Reports are vague about how wildcat mining operations in Madre de Dios are run. It’s likely that small companies hire workers to operate low-tech mines & then broker the gold for export because certainly the miners aren’t profiting–& illegal gold is now 20 percent of all gold exports from Peru, making it the world’s fifth biggest gold producer. Customs officials estimate the value at about $3 billion–more than export of Peruvian cocaine. Forty thousand miner shares of $3 billion would be a substantial income which the miners are not receiving but thieving brokers are.

There’s no question these mines should be closed down. All of them–not just the wildcat mines. It isn’t the environmental & health catastrophes, nor the displacement of tens of thousands of farmers that concern the regime, but that they aren’t getting their cut of the plunder from the wildcat operations.

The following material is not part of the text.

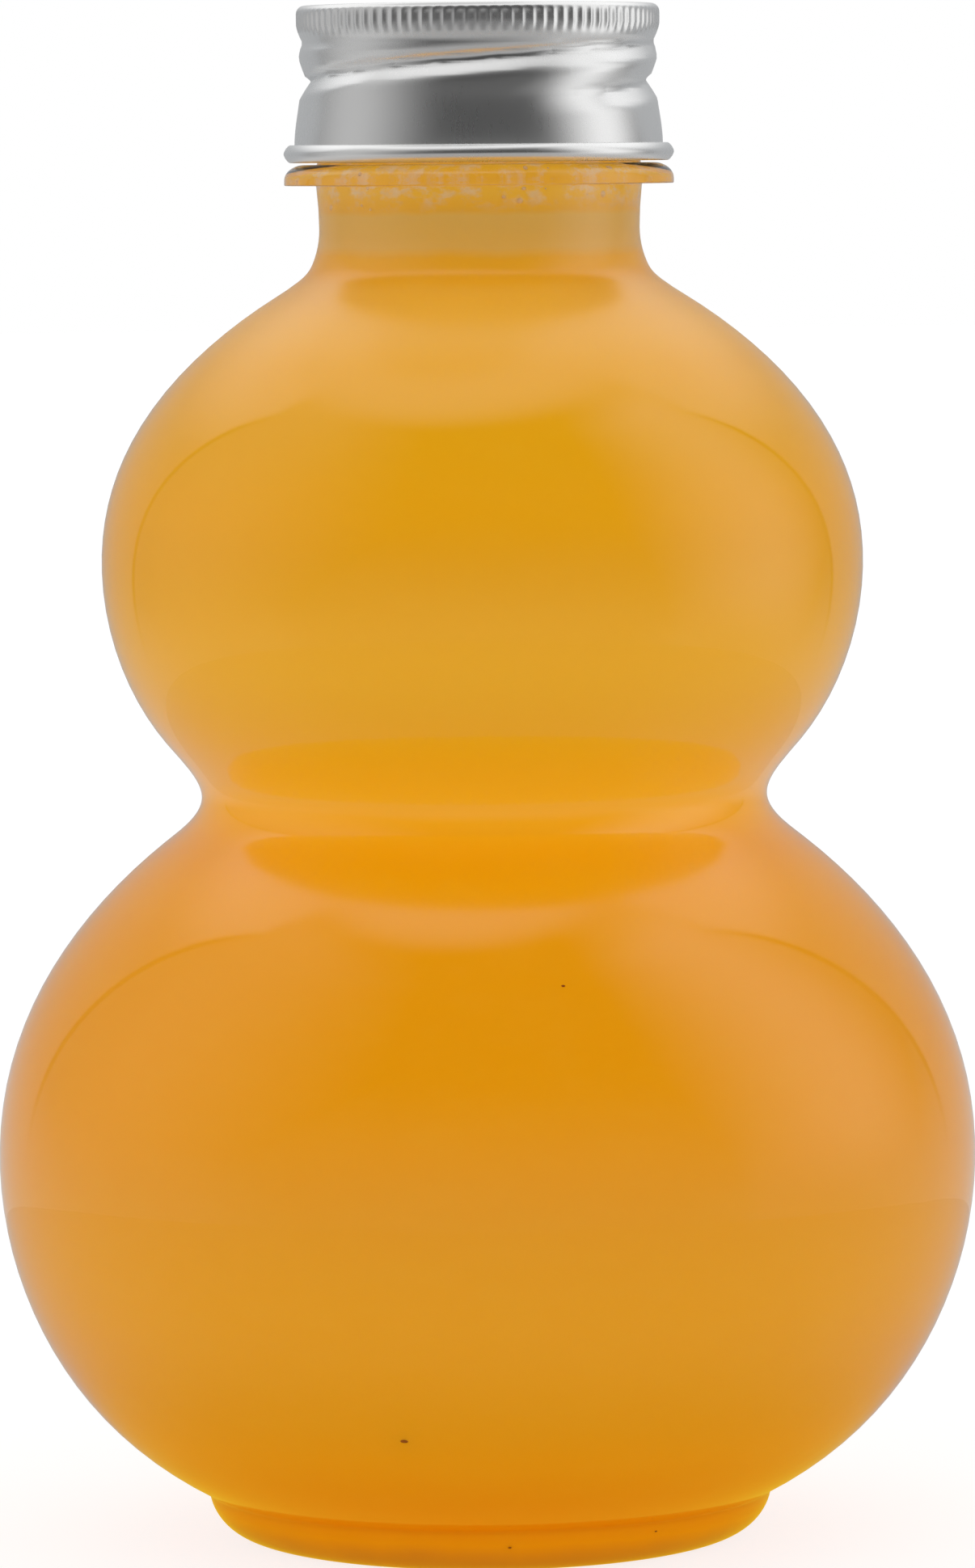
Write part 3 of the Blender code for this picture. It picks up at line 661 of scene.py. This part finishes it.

Peruvian farmers & workers aren’t on this planet to serve as chattel for multinationals & they do not serve that role compliantly–which is why police repression is so severe in Peru. As long as there is continuing resistance to mining in Peru, there is hope. Our fullest solidarity with that resistance.

Photo is Peruvian riot police in La Pampa after one of their recent wrecking operations against wildcat mines whilst their comrades-in-arms defend the “legal” mines.

(Photo by Ernesto Benavides/AFP/Getty Images)

Japanese protest against re-militarizing

Japan

There have been protests of thousands for weeks against new military legislation being railroaded through the Japanese parliament. The proposed law would reverse Article 9 in the constitution outlawing the use of military for war. It’s essentially a “no war” article. It isn’t a pacifist commitment but was imposed by the US occupying regime after Japan’s defeat in WWII.

The reversal of Article 9 has been in the works for a while. Part of the railroading is coming from the US who want to incorporate Japan into an offensive naval & troop force as US competition with China heats up in the South China Sea & the proposed Trans-Pacific Partnership goes into effect. There is no shyness about acknowledging all this in the media. Forbes, a voice of US capitalism, & other media sources lay it out quite bluntly.

The question is, what does Japan have to gain from re-militarizing since, even with US military aid, costs & affects on society will be immense? There are no glib answers to that. Japan is not an impoverished country but one of the strongest economies in the world. It is however facing economic, social, & political crises like every other neoliberal capitalist country. They’re not re-militarizing only to address regional conflicts with Korea or only to buttress US military might but because war is inherent to capitalism. The need is built into the system to try to resolve its internal crises & volatilities–like Fukushima–through war. There’s an economy to war that serves the ruling elite but devastates the lives of working people.

These protesters in Tokyo are denouncing the proposed militarization of Japan. Why should they send their young people abroad to fight when their real dispute is with their own regime?
Our fullest solidarity with them.

(Photo by Thomas Peter/Reuters)

Hillary Clinton the money-grubber

Hillary Clinton who earns between $200,000 & $300,000 for one of her wooden speeches & has all sorts of conditions attached (like private jet & full rights to the video), declines to endorse a raise in the federal minimum wage from $7.25 to $15.00 an hour. And she still has the chutzpah to play the populist card.